Part of the reason I came to UC Davis was because they offered healthcare to their graduate students. With pre-existing conditions, I couldn’t get healthcare on my own, not even when I worked for Florida State University prior to moving.

I’d been struggling with immense back pain. After almost a year of trying to figure out what was wrong, I got an MRI, showing a massive sacral disc herniation. (I was 25.)

I should have been in recovery for six weeks, but that’s not how bills get paid, so I was back at work in six days.

The night I came back, the air conditioner wasn’t really working; it was over 100. Halfway through our three hours, I asked the students if they would mind if I slipped off my heels—I wasn’t supposed to wear them with a bad back anyway.

They didn’t mind.

I got an email the next day, saying that someone had looked into my classroom via the 6X2” window in the door.

It said that if I couldn’t dress appropriately for work, I shouldn’t come to work.

Now, this was a “college” that robo called all of us on 9/11/2001 to say that we HAD to have classes as usual—that there would be consequences for deciding not to teach or be taught.

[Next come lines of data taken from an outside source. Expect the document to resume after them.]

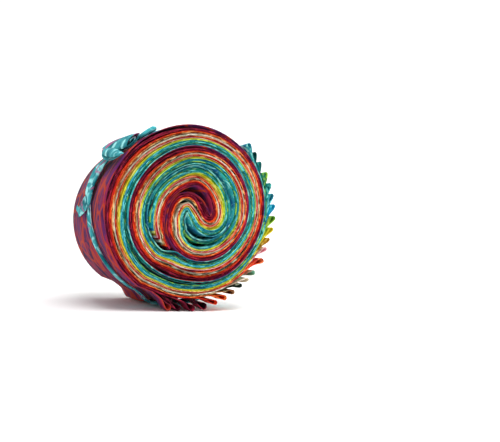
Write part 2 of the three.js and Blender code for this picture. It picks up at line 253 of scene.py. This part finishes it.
def stackSides():
    # both sides of the wound stack from its inner end outwards, and the angle of each station
    line = [row[:2] for row in middleRows]
    for angle in edgeRows[:4, 0]:
        r = (edgeAt(angle) + innerEdge(angle, edgeAt(angle))) / 2
        line.append(np.array([math.cos(math.radians(angle)), math.sin(math.radians(angle))]) * r)
    places = np.arange(0, len(middleRows) + 0.01, sides["step"])
    points, sideways, rights, lefts = [], [], [], []
    for t in places:
        point = curveAt(line, t)
        ahead, behind = curveAt(line, t + sides["look"]), curveAt(line, max(0, t - sides["look"]))
        along = (ahead - behind) / np.linalg.norm(ahead - behind)
        a, b = ahead - point, (point - behind if t > sides["look"] else ahead - point)
        turn = (b[0] * a[1] - b[1] * a[0]) / (np.linalg.norm(a) * np.linalg.norm(b))
        radius = np.linalg.norm(ahead - behind) / 2 / max(1e-6, abs(turn))
        half = np.interp(t, range(len(middleRows)), middleRows[:, 2]) / 2 + sides["spare"]
        held = min(half, radius * sides["tightest"])
        points.append(point)
        sideways.append([along[1], -along[0]])
        rights.append(held if turn < 0 else half)
        lefts.append(held if turn > 0 else half)
    reach = sides["easeReach"]
    ease = np.exp(-0.5 * (np.arange(-reach, reach + 1) / sides["easeWidth"]) ** 2)
    ease /= ease.sum()
    rights = np.convolve(np.pad(rights, reach, "edge"), ease, "valid")
    lefts = np.convolve(np.pad(lefts, reach, "edge"), ease, "valid")
    rights += np.interp(places, looseRows[:, 0], looseRows[:, 1])
    points, sideways = np.array(points), np.array(sideways)
    outer = list(points + sideways * rights[:, None])
    inner = list(points - sideways * lefts[:, None])
    angles = [0] * len(places)
    for angle in np.arange(windings["from"], windings["to"], windings["step"]):
        out = edgeAt(angle) if angle < windings["foldsFrom"] + 2 else seatAt(angle)
        lean = np.array([math.cos(math.radians(angle)), math.sin(math.radians(angle))])
        outer.append(lean * out)
        inner.append(lean * min(innerEdge(angle, out), out - sides["thinnest"]))
        angles.append(angle)
    return np.array(outer), np.array(inner), np.array(angles)


def wander(rng, count, length, reach):
    # rows of smooth noise along the stations, about one in height
    raw = rng.normal(size=(count, length + 6 * reach))
    kernel = np.exp(-0.5 * (np.arange(-3 * reach, 3 * reach + 1) / reach) ** 2)
    kernel /= np.sqrt((kernel ** 2).sum())
    return np.array([np.convolve(row, kernel, "valid")[:length] for row in raw])


# How the layers share the thickness of the stack
packing = {
    "seed": 7,
    "fade": 5,  # degrees over which a strip leaves the stack for its folded end
    "stripRoom": 0.41,  # thickness that one strip asks for, in millimetres
    "allFrom": 9.0,  # all the strips are there once the stack is this thick
    "uneven": 1.7,
    "unevenLength": 9,  # stations
    "airInside": 0.5,  # between the two halves of a strip, next to between strips
    "airBetween": 1.3,
    "fullest": 0.96,  # share of the thickness that cloth may take
}


def layerPlaces(outer, inner, angles):
    # where each of the 44 layers lies between the two sides, with uneven air between them
    rng = np.random.default_rng(packing["seed"])
    count = len(strips) * 2
    thick = np.linalg.norm(outer - inner, axis=1)
    roots = np.repeat([nose - roll["foldReach"] + twoTurns for _, nose, *_ in strips], 2)
    present = 1 - smooth((angles[None, :] - roots[:, None]) / packing["fade"])
    fits = thick / packing["stripRoom"]
    fits[np.argmax(thick > packing["allFrom"]):] = len(strips)
    numbers = np.arange(count)[:, None] // 2
    present *= np.clip(fits[None, :] - numbers, 0, 1)
    weight = np.exp(packing["uneven"] * wander(rng, count, len(outer), packing["unevenLength"]))
    weight *= np.where(np.arange(count) % 2, packing["airInside"], packing["airBetween"])[:, None]
    weight *= np.repeat(stripAir, 2)[:, None] * present
    here = present.sum(axis=0)
    layer = np.minimum(roll["layer"], thick * packing["fullest"] / np.maximum(here, 1))
    slack = np.maximum(thick - layer * here, 0)
    air = weight * (slack / np.maximum(weight.sum(axis=0), 1e-6))[None, :]
    upTo = np.cumsum(air + layer * present, axis=0) - layer * present / 2
    share = upTo / thick
    return outer[None] + (inner - outer)[None] * share[..., None], present


# A folded end: an open loop of cloth that leaves the roll at a slant
loop = {
    "radius": 47,
    "legPoints": 13,
    "nosePoints": 9,
    "noseTurn": 70,  # degrees either way of its tip
    "above": 0.12,
    "closed": 0.26,  # the two halves lie this far apart at the root
    "opensAfter": 2.2,  # degrees past the root
    "opensShort": 4.0,
}


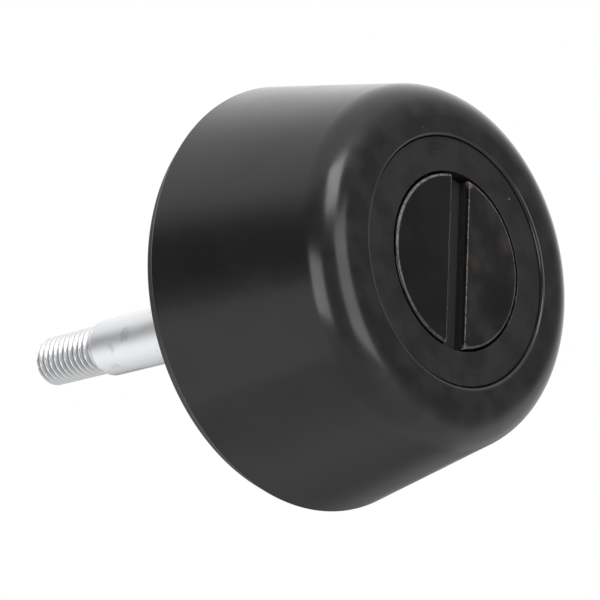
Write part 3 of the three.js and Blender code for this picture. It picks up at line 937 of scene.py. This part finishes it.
def plate_screw(number, x, y, material):
    """A pan-head screw with a cross recess, turned to an angle of its own."""
    node = f"plate_screw_{number}"
    low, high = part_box(node)
    head_r = (high.x - low.x) / 2
    seat = high.z - SCREW_HEAD_H
    profile = rounded(
        [
            (0, low.z, 0),
            (SCREW_TIP_R, low.z, 0.1 * MM),
            (SCREW_R, low.z + SCREW_R, 0.3 * MM),
            (SCREW_R, seat, 0),
            (head_r, seat, 0.15 * MM),
            (head_r, seat + 0.35 * SCREW_HEAD_H, 0.3 * MM),
            (0.72 * head_r, high.z, 0.5 * MM),
            (0, high.z, 0),
        ]
    )
    bm = turned(profile, SMALL)
    bmesh.ops.translate(bm, verts=bm.verts, vec=(x, y, 0))
    made = as_object(bm, f"pan_screw_{number}")
    spin = 0.4 + 1.9 * number  # an angle of its own for each screw
    floor, top = high.z - RECESS_DEPTH, high.z + OVERSHOOT
    carve(made, screw_recess(x, y, floor, top, 0.58 * head_r, spin))
    finish_piece(made, "foot", "screw_black", material, node)


# ================================================================ the pieces inside


def dress_hidden_pieces():
    """The pieces inside keep their CAD meshes and get a material each."""
    nylon = moulded("core_nylon", grey(0.022), grey(0.032), 0.55)
    acetal = moulded("bushing_acetal", (0.62, 0.59, 0.5), (0.72, 0.69, 0.6), 0.45)
    washer = metal("washer_steel", 0.42, 0.56, 0.3)
    pin = metal("pin_steel", 0.3, 0.42, 0.34)
    screw = metal("screw_steel", 0.4, 0.52, 0.32)
    dressed = {
        "core": nylon,
        "lower_bushing": acetal,
        "rear_bushing": acetal,
        "lift_washer": acetal,
        "thrust_washer": washer,
        "drive_pin": pin,
    }
    for number in range(1, SCREW_COUNT + 1):
        dressed[f"collar_screw_{number}"] = screw
    for node, material in dressed.items():
        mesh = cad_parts[node].data
        mesh.materials.clear()
        mesh.materials.append(material)


# ================================================================ camera, light and floor


CAMERA_AZIMUTH = math.radians(-23.75)
CAMERA_ELEVATION = math.radians(-43.49)
CAMERA_ROLL = math.radians(-104.04)
CAMERA_DISTANCE = 457.8 * MM
CAMERA_RIGHT = -27.82 * MM  # how far the camera's axis passes from the sole's centre
CAMERA_UP = -6.93 * MM
LENS = 157.9  # focal length in mm, on a sensor 36 mm wide
SENSOR_WIDTH = 36
PANEL_DISTANCE = 0.7

FLOOR_R = 2.5
FLOOR_SIDES = 96
FLOOR_DROP = 0.05 * MM  # below the sole, so that the two don't flicker
FLOOR_FADE_START = 0.08  # from the foot's axis, where the floor begins to turn white
FLOOR_FADE_END = 0.45


def camera_axes():
    """Right, up and back of the camera, as unit vectors in the frame."""
    flat = math.cos(CAMERA_ELEVATION)
    back = Vector(
        (
            flat * math.sin(CAMERA_AZIMUTH),
            -flat * math.cos(CAMERA_AZIMUTH),
            math.sin(CAMERA_ELEVATION),
        )
    )
    level = Vector((0, 0, 1)).cross(back).normalized()
    roll = Matrix.Rotation(CAMERA_ROLL, 3, back)
    right = roll @ level
    return right, back.cross(right), back


RIGHT, UP, BACK = camera_axes()


def add_camera():
    """The camera looks up at the sole, rolled so that the stud points left."""
    camera = bpy.data.objects.new("camera", bpy.data.cameras.new("camera"))
    bpy.context.scene.collection.objects.link(camera)
    camera.data.lens = LENS
    camera.data.sensor_width = SENSOR_WIDTH
    axes = Matrix((RIGHT, UP, BACK)).transposed().to_4x4()
    place = CAMERA_RIGHT * RIGHT + CAMERA_UP * UP + CAMERA_DISTANCE * BACK
    camera.matrix_world = Matrix.Translation(place) @ axes
    bpy.context.scene.camera = camera


def aim(azimuth, elevation):
    """A direction seen from the object: azimuth from the camera to the right, elevation up."""
    flat = math.cos(math.radians(elevation))
    toward = flat * math.cos(math.radians(azimuth))
    across = flat * math.sin(math.radians(azimuth))
    return toward * BACK + across * RIGHT + math.sin(math.radians(elevation)) * UP


def add_panel(name, azimuth, elevation, width, height, radiance):
    """A soft rectangular lamp that spans width by height degrees and faces the object."""
    far = PANEL_DISTANCE
    lamp = bpy.data.lights.new(name, "AREA")
    lamp.shape = "RECTANGLE"
    lamp.size = 2 * far * math.tan(math.radians(width) / 2)
    lamp.size_y = 2 * far * math.tan(math.radians(height) / 2)
    lamp.energy = radiance * math.pi * lamp.size * lamp.size_y
    panel = bpy.data.objects.new(name, lamp)
    bpy.context.scene.collection.objects.link(panel)
    toward = aim(azimuth, elevation)
    side = UP.cross(toward).normalized()
    axes = Matrix((side, toward.cross(side), toward)).transposed().to_4x4()
    panel.matrix_world = Matrix.Translation(toward * far) @ axes
    panel.visible_camera = False


def add_lights():
    """Name, azimuth, elevation, width and height in degrees, and radiance of each lamp."""
    add_panel("key", 12, 50, 26, 26, 6.6)
    add_panel("right", 38, 9, 31, 46, 3.0)
    add_panel("left", -32, -3, 30, 34, 3.9)
    add_panel("low left", -66, -24, 40, 40, 0.35)
    add_panel("stud fill", -124, -37, 76, 44, 0.65)


def add_world():
    """White to the camera; to the object, a bright ceiling, dim walls and a pale floor."""
    world = bpy.data.worlds.new("studio")
    bpy.context.scene.world = world
    world.use_nodes = True
    tree = world.node_tree
    tree.nodes.clear()
    link = tree.links.new
    direction = tree.nodes.new("ShaderNodeTexCoord").outputs["Generated"]

    def along(axis):
        """Cosine of the angle between a direction and an axis."""
        made = tree.nodes.new("ShaderNodeVectorMath")
        made.operation = "DOT_PRODUCT"
        link(direction, made.inputs[0])
        made.inputs[1].default_value = axis
        return made.outputs["Value"]

    def ramp(value, start, end, low=0, high=1):
        """A value from start to end stretched to low to high, and held beyond them."""
        made = tree.nodes.new("ShaderNodeMapRange")
        made.interpolation_type = "SMOOTHSTEP"
        link(value, made.inputs["Value"])
        made.inputs["From Min"].default_value = start
        made.inputs["From Max"].default_value = end
        made.inputs["To Min"].default_value = low
        made.inputs["To Max"].default_value = high
        return made.outputs["Result"]

    def combined(operation, first, second):
        made = tree.nodes.new("ShaderNodeMath")
        made.operation = operation
        link(first, made.inputs[0])
        link(second, made.inputs[1])
        return made.outputs[0]

    def plus(first, second):
        return combined("ADD", first, second)

    def times(first, second):
        return combined("MULTIPLY", first, second)

    # A bright ceiling above and behind the object, dimmer towards the right.
    ceiling = ramp(along((UP - 0.6 * BACK).normalized()), 0.22, 0.6, 0, 1.4)
    ceiling = times(ceiling, ramp(along(RIGHT), 0.35, 0.85, 1, 0.25))
    above_behind = ramp(along((UP - BACK).normalized()), 0.86, 1, 0, 0.3)
    # A grey ground, darker far behind, at the right and straight in front.
    ground = times(ramp(along(-UP), -0.18, 0.2, 0, 0.78), ramp(along(BACK), -0.75, -0.1))
    ground = times(ground, ramp(along(RIGHT), 0.75, 1, 1, 0.2))
    ground = times(ground, ramp(along(BACK), 0.78, 0.93, 1, 0.15))
    # A glow from low behind at the right, and walls that brighten to the right.
    corner = ramp(along((RIGHT - BACK - 0.6 * UP).normalized()), 0.82, 0.97, 0, 0.7)
    wall = ramp(along(RIGHT), -0.9, 0.9, 0.18, 0.37)
    light = plus(plus(plus(ceiling, above_behind), plus(ground, wall)), corner)
    room = tree.nodes.new("ShaderNodeBackground")
    link(light, room.inputs["Strength"])
    backdrop = tree.nodes.new("ShaderNodeBackground")
    backdrop.inputs["Color"].default_value = (1, 1, 1, 1)
    chosen = tree.nodes.new("ShaderNodeMixShader")
    link(tree.nodes.new("ShaderNodeLightPath").outputs["Is Camera Ray"], chosen.inputs[0])
    link(room.outputs[0], chosen.inputs[1])
    link(backdrop.outputs[0], chosen.inputs[2])
    out = tree.nodes.new("ShaderNodeOutputWorld")
    link(chosen.outputs[0], out.inputs["Surface"])


def floor_material():
    """Pale and plain, fading to white far away, and clear when seen from below."""
    made = bpy.data.materials.new("pale_floor")
    made.use_nodes = True
    tree = made.node_tree
    tree.nodes.clear()
    link = tree.links.new
    place = tree.nodes.new("ShaderNodeTexCoord").outputs["Object"]
    far = tree.nodes.new("ShaderNodeVectorMath")
    far.operation = "LENGTH"
    link(place, far.inputs[0])
    fade = tree.nodes.new("ShaderNodeMapRange")
    fade.interpolation_type = "SMOOTHSTEP"
    link(far.outputs["Value"], fade.inputs["Value"])
    fade.inputs["From Min"].default_value = FLOOR_FADE_START
    fade.inputs["From Max"].default_value = FLOOR_FADE_END
    matt = tree.nodes.new("ShaderNodeBsdfDiffuse")
    matt.inputs["Color"].default_value = (0.86, 0.86, 0.86, 1)
    white = tree.nodes.new("ShaderNodeEmission")
    white.inputs["Color"].default_value = (1, 1, 1, 1)
    lit = tree.nodes.new("ShaderNodeMixShader")
    link(fade.outputs["Result"], lit.inputs[0])
    link(matt.outputs[0], lit.inputs[1])
    link(white.outputs[0], lit.inputs[2])
    clear = tree.nodes.new("ShaderNodeBsdfTransparent")
    sided = tree.nodes.new("ShaderNodeMixShader")
    link(tree.nodes.new("ShaderNodeNewGeometry").outputs["Backfacing"], sided.inputs[0])
    link(lit.outputs[0], sided.inputs[1])
    link(clear.outputs[0], sided.inputs[2])
    out = tree.nodes.new("ShaderNodeOutputMaterial")
    link(sided.outputs[0], out.inputs["Surface"])
    return made


def add_floor():
    """A round floor that only the camera sees, so that it doesn't darken the sole."""
    bm = bmesh.new()
    bmesh.ops.create_circle(bm, cap_ends=True, radius=FLOOR_R, segments=FLOOR_SIDES)
    floor = as_object(bm, "floor")
    floor.location.z = -FLOOR_DROP
    floor.data.materials.append(floor_material())
    floor.visible_shadow = False
    floor.visible_diffuse = False
    floor.visible_glossy = False


# ================================================================ the scene


def build_object():
    """Every piece of the foot, each with its own material."""
    outer_cover(cover_rubber())
    plastic = collar_plastic()
    collar_half("left", -1, plastic)
    collar_half("right", 1, plastic)
    drive_disc(disc_gloss())
    stud(stud_zinc())
    back_plate(plate_paint())
    shaft_seal(seal_rubber())
    black = metal("screw_black", 0.03, 0.05, 0.38)
    for number, (x, y) in enumerate(screw_places(SCREW_LOW, SCREW_HIGH), start=1):
        plate_screw(number, x, y, black)
    dress_hidden_pieces()


build_object()
add_camera()
add_lights()
add_world()
add_floor()
bpy.context.scene.view_settings.view_transform = "Standard"
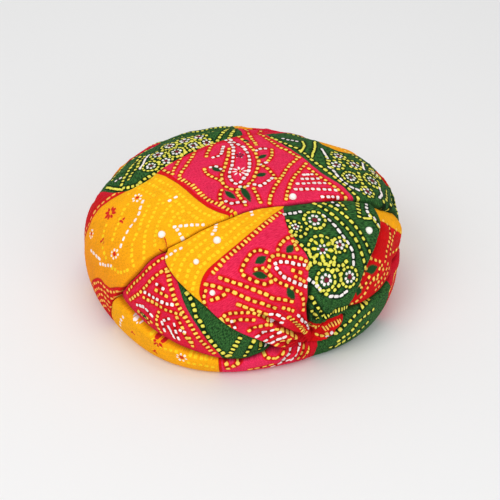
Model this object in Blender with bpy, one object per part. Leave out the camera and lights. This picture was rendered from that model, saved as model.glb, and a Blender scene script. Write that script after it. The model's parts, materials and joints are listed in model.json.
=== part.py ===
"""A tied turban pagri: a round, ready-wound turban of folded cotton that lies on its rim.

The turban is a low dome. Its cloth is laid out on a flat map of the dome, whose two columns are
millimetres to the right of the top of the crown and millimetres behind it, both measured over the
cloth. The fold lines are short tables on that map, and each wrap fills the map between its folds.
"""
import math

import bmesh
import bpy
import numpy as np
from mathutils import Vector

MM = 0.001

# Driving dimensions of the dome
WIDTH = 0.280
DEPTH = 0.250
HEIGHT = 0.119
BELLY_HEIGHT = 0.043
RIM_TUCK = 0.014
DOME_POWER = 2.7
LEAN_RIGHT = 0.0035
LEAN_BACK = 0.010
MIDDLE_RIGHT = 0.0011
MIDDLE_BACK = 0.0029

# Slight lobes of the hand-wound outline seen from above
PLAN_LOBES = (
    # lobes round, share along +X, share along +Y
    (3, 0.015, 0.014),
    (5, -0.017, 0.001),
)

# Cloth
WRAP_THICKNESS = 0.009
FLAT_RING = 0.012
LAYER_GAP = 0.0009
FOLD_GAP = 0.6
HEM_WIDTH = 3.0
FLOOR_TAPER = 30.0

# The hollow for the head
HOLLOW_WIDTH = 0.204
HOLLOW_DEPTH = 0.178
HOLLOW_HEIGHT = 0.100
HOLLOW_POWER = 2.8
HOLLOW_SIDES = 40
UNDER_WRAP_RINGS = 15
UNDER_WRAP_COLOUR = (0.55, 0.05, 0.07)
CLOTH_ROUGHNESS = 0.85

# Pearl studs: half-round, flat behind
PEARL_SIDES = 12
PEARL_LARGE = 0.0066
PEARL_SMALL = 0.0049
PEARL_RISE = 0.52
PEARL_GAP = 0.35
PEARL_COLOUR = (0.9, 0.88, 0.84)
PEARL_ROUGHNESS = 0.2
PEARLS = (
    # name, mm right, mm back, diameter, wrap that carries it
    ("pearl_1", -71, -80, PEARL_LARGE, "crown_wrap"),
    ("pearl_2", -22, -92, PEARL_LARGE, "front_wrap"),
    ("pearl_3", 41, -41, PEARL_LARGE, "crown_wrap"),
    ("pearl_4", 109, -60, PEARL_LARGE, "front_wrap"),
    ("pearl_5", -40, -110, PEARL_SMALL, "front_wrap"),
    ("pearl_6", -27, -138, PEARL_SMALL, "front_wrap"),
)

# Where folds start on the floor, in degrees round the turban from its right side
FLOOR_STARTS = {
    "left_crease": 208.9,
    "gather_line": 296.5,
    "back_hem_end": 163.8,
}
FULL_TURN = 360.0

# Fold lines on the map, each row one point: mm right, mm back
FOLDS = {
    "left_crease": ((-187, -107), (-171, -108), (-160, -107), (-146, -109)),
    "left_hem": ((-146, -109), (-124, -110), (-99, -106), (-85, -99), (-67, -93)),
    "front_hem": ((-67, -93), (-51, -87), (-34, -77), (-4, -61), (13, -55), (33, -51),
                  (70, -37), (96, -27), (114, -21)),
    "right_hem": ((114, -21), (131, -14), (146, -1), (158, 12), (166, 22)),
    "back_hem": ((-166, 34), (-135, 10), (-120, -1), (-104, -9), (-92, -6), (-83, 0), (-72, 14),
                 (-58, 28), (-40, 44), (-27, 53), (-1, 72), (25, 92), (45, 107)),
    "back_hem_foot": ((-190, 50), (-166, 34)),
    "back_hem_end": ((-206, 59), (-190, 50)),
    "rear_hem_end": ((186, 28), (166, 22)),
    "rear_hem_right": ((166, 22), (135, 46), (105, 72), (75, 93), (45, 107)),
    "rear_hem_left": ((-166, 34), (-150, 46), (-125, 64), (-95, 82), (-60, 96), (-20, 105),
                      (10, 108), (45, 107)),
    "fan_left": ((-67, -93), (-68, -104), (-61, -118), (-50, -132), (-35, -148), (-20, -164),
                 (-3, -176), (19, -185), (44, -194)),
    "fan_foot": ((44, -194), (62, -191), (88, -184)),
    "fan_right": ((114, -21), (119, -28), (123, -38), (123, -50), (119, -72), (114, -93),
                  (113, -111), (113, -126), (111, -139)),
    "fan_toe": ((111, -139), (100, -148), (92, -158), (89, -167), (89, -175)),
    "fan_end": ((88, -184), (89, -175)),
    "roll_top": ((-146, -109), (-132, -129), (-112, -154), (-91, -173), (-68, -188), (-33, -203),
                 (-3, -208), (20, -204), (44, -194)),
    "gather_line": ((95, -194), (88, -184)),
    "tuck_foot": ((111, -139), (114, -148), (112, -160), (104, -175), (88, -184)),
    "side_foot": ((111, -139), (126, -128), (139, -117), (158, -92), (172, -60), (181, -20),
                  (186, 28)),
    "rear_foot": ((186, 28), (172, 78), (140, 128), (92, 166), (35, 187), (-30, 188), (-90, 168),
                  (-140, 129), (-172, 83), (-190, 50)),
}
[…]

I got on the phone with my supervisor, explaining the situation. She held her ground. It would have been better, yes, to cancel class than to teach barefoot or in sandals.

She suggested that if I couldn’t keep my shoes off, perhaps I should sit behind the desk.

“For three hours?”

“Yes,” she replied, even after I explained to her that trying to keep people’s attention in a hot summer room for three hours is hard enough without losing the energy one gains by standing and walking and using the board.

It would have been disrespectful to my students, I thought, to bore them that way.

My students were horrified when I told them the story in the next session.

My wannabe paralegals wanted to sue, as I was clearly, if temporarily, disabled. I told them it would be more fun to sue on ethnic discrimination. I was raised white trash in the South and thus shouldn’t be expected to wear shoes at all.

Of course, we didn’t sue. We did gripe and let off steam, though.

Why should I be treated differently—and why should they—when my writing class at MTI is supposed to be the same as my writing class at UCD?

I had already published at conferences and had few years of teaching behind me at that point.

I knew how to do my job—with or without shoes.

But that wasn’t the point. MTI didn’t really care about what was happening in the classroom—they only cared what it looked like.

And so we had to cover our tattoos and and put on our suits to dress up MTI.